Я отступила, чтобы взглянуть на него, и убрала ему со лба волосы, а он говорил дальше:

– Он и без того знал, наверное.

– Как это? – удивленно моргнула я.

Еще одна печальная полуулыбка.

– Я точная копия этого его лучшего друга… Кто знает – может быть, он ненавидел меня именно за это. И мама тоже.

Во мне вскипел гнев на этих людей, растивших его столь безжалостно.

– Ты не был ни в чем виноват. Это не твоя вина.

Во мне все кипело, и я не могла этого скрыть.

Келлан провел обеими руками по моим волосам, щекам.

– Я знаю, Кира. – Он поцеловал меня. – Я никому об этом раньше не рассказывал. Ни Эвану, ни Денни… Никому.

Я была тронута тем, что он доверил мне столь сокровенный секрет, но искренне не понимала, какое это имело отношение к его женщинам и ко мне самой.

– Почему же ты поделился со мной? – спросила я тихо, в надежде, что это не прозвучит грубо.

Но Келлан лишь отозвался теплой улыбкой:

– Я хочу, чтобы ты поняла. – Он опустил глаза и спокойно произнес: – Ты представляешь, что значит расти в такой немилости?

С печальной улыбкой он взглянул на меня и снова провел по моей щеке пальцем.

– Нет, мне сдается, что тебя окружала любовь…

Не будучи в силах вынести его болезненную улыбку, я подалась к нему, чтобы поцеловать. Он любовно улыбнулся в ответ, а затем расправил плечи и взял меня за руку:

– Идем.

Он кивнул на ограждение, и мы пошли вдоль него, любуясь открывавшимися видами. Но я смотрела все больше на Келлана, он же безразлично заглядывал в окна и явно продолжал пребывать в задумчивости. Он хотел поделиться чем-то еще.
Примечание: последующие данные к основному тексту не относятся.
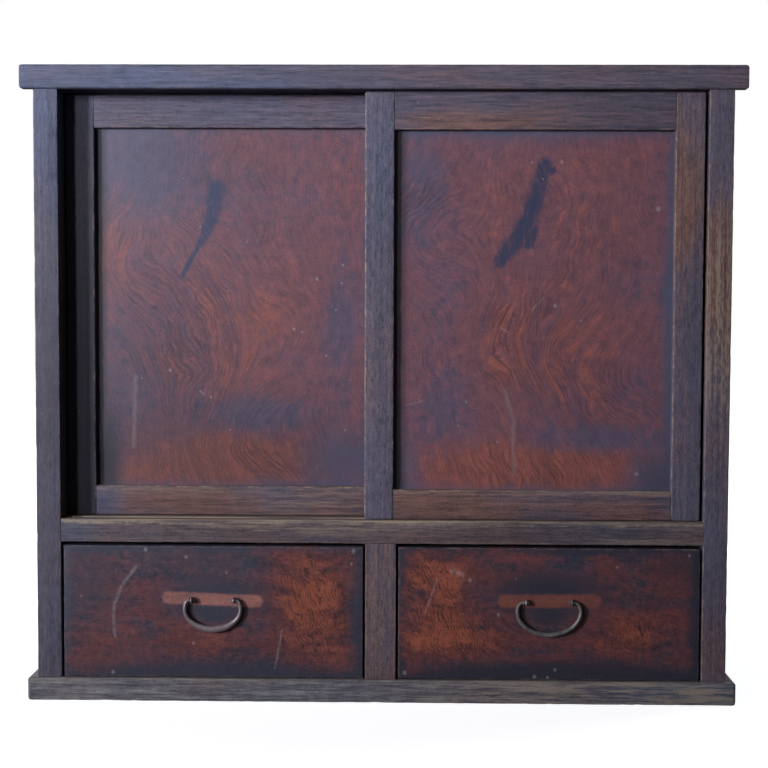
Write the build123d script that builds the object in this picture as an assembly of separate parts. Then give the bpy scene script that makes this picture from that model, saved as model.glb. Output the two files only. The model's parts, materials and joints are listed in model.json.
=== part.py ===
"""Mizuya kitchen cabinet: a framed case with two sliding doors over two drawers.

Frame: +X to the viewer's right, the front faces -Y, +Z up, millimetres.
The origin is at the bottom centre of the whole cabinet, handles included.
Every function returns one wooden or iron piece. Pieces meet in mortises, grooves and
rebates, which are cut by the very piece that they receive.
"""
from build123d import *
import os
from math import cos, pi, sin

os.makedirs("parts", exist_ok=True)

# ------------------------------------------------------------------ driving sizes
# case
case_width = 849.0              # over the outside faces of the posts
case_depth = 394.0              # front of the front posts to back of the rear posts
post_width = 30.3               # one sun
front_post_depth = 60.0         # covers both door tracks
rear_post_depth = 30.3
centre_post_width = 38.2

# levels, from the floor up
plinth_height = 28.5
drawer_opening_height = 168.6
sill_height = 29.0
door_opening_height = 524.0
top_thickness = 29.5

# how far the top and the plinth stand out past the posts
top_lip_reach = 16.0            # the front lip's ears, past the posts
top_lip_thickness = 8.0
top_overhang_front = 3.0
top_overhang_back = 3.0
plinth_overhang_side = 12.5
plinth_overhang_front = 3.0
plinth_overhang_back = 3.0

# boards and panels
top_board_thickness = 12.0
bottom_board_thickness = 10.0
floor_board_thickness = 10.0
shelf_thickness = 12.0
shelf_height = 250.0            # underside of the shelf above the cupboard floor
shelf_play = 2.0                # the loose shelf, back and front
side_panel_thickness = 8.0
side_panel_inset = 10.0         # back from the outside face of the posts
back_board_thickness = 8.0
back_board_inset = 10.0
board_rebate = 8.0              # how far top, floor and bottom boards lie on their rails
panel_groove = 6.0
cleat_height = 18.0
guide_height = 22.0
kicker_width = 62.0
kicker_height = 19.0
kicker_tenon_height = 8.6

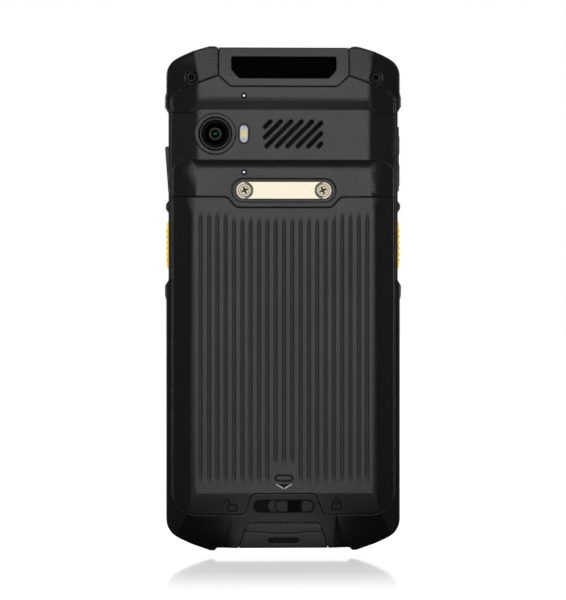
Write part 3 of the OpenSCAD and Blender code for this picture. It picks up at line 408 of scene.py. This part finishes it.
class Shape(Tree):
    """A geometry tree with named inputs, set by socket identifier when it is put on a piece."""

    def __init__(self, name, inputs):
        group = bpy.data.node_groups.new(name, "GeometryNodeTree")
        super().__init__(group)
        group.interface.new_socket(
            "Geometry", in_out="INPUT", socket_type="NodeSocketGeometry")
        group.interface.new_socket(
            "Geometry", in_out="OUTPUT", socket_type="NodeSocketGeometry")
        for label, value in inputs.items():
            socket = group.interface.new_socket(
                label, in_out="INPUT", socket_type="NodeSocketFloat")
            socket.default_value = value
        self.start = group.nodes.new("NodeGroupInput")
        self.end = group.nodes.new("NodeGroupOutput")

    def input(self, label):
        return Wire(self, self.start.outputs[label])

    def finish(self, wire):
        self.node_tree.links.new(wire.socket, self.end.inputs[0])

    def put_on(self, piece, **values):
        modifier = piece.modifiers.new(self.node_tree.name, "NODES")
        modifier.node_group = self.node_tree
        for item in self.node_tree.interface.items_tree:
            key = item.name.replace(" ", "_")
            if item.in_out == "INPUT" and key in values:
                modifier[item.identifier] = values[key]


FAR_FOLD = math.radians(24)
SLIGHT_FOLD = math.radians(7.5)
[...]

Через несколько шагов, совершенных в молчании, Келлан наконец продолжил:

– Я был тихим ребенком. Все держал в себе. У меня не было друзей, с кем можно было бы поговорить. – Он сухо улыбнулся. – Единственной моей подругой была гитара. – Келлан покачал головой и хмыкнул. – Черт, ну и жалок я был.

Я сжала его руку и остановилась, дотронулась до его щеки, заставила посмотреть на меня.

– Келлан, ты не был…

– Да был, Кира, – перебил меня он и поцеловал мою руку, отведя ее от щеки.

Вновь тронувшись, Келлан произнес:

– Дай объяснить… Я испытывал чудовищное одиночество. – Он улыбнулся, взглянув на меня сверху, когда я нахмурилась. – А потом… Клянусь тебе, совершенно случайно с моей стороны… – Он задумчиво смотрел в окна, теперь почти целиком являвшие панораму ночного залива. – Я обнаружил нечто, позволившее мне впервые в жизни ощутить себя желанным, небезразличным… почти любимым.

Последние слова он выговорил еле слышно.

вернуться

23

Джон Доу – условное имя, используемое в юридических документах для обозначения неизвестного или неустановленного мужчины или если его имя требуется сохранить в тайне.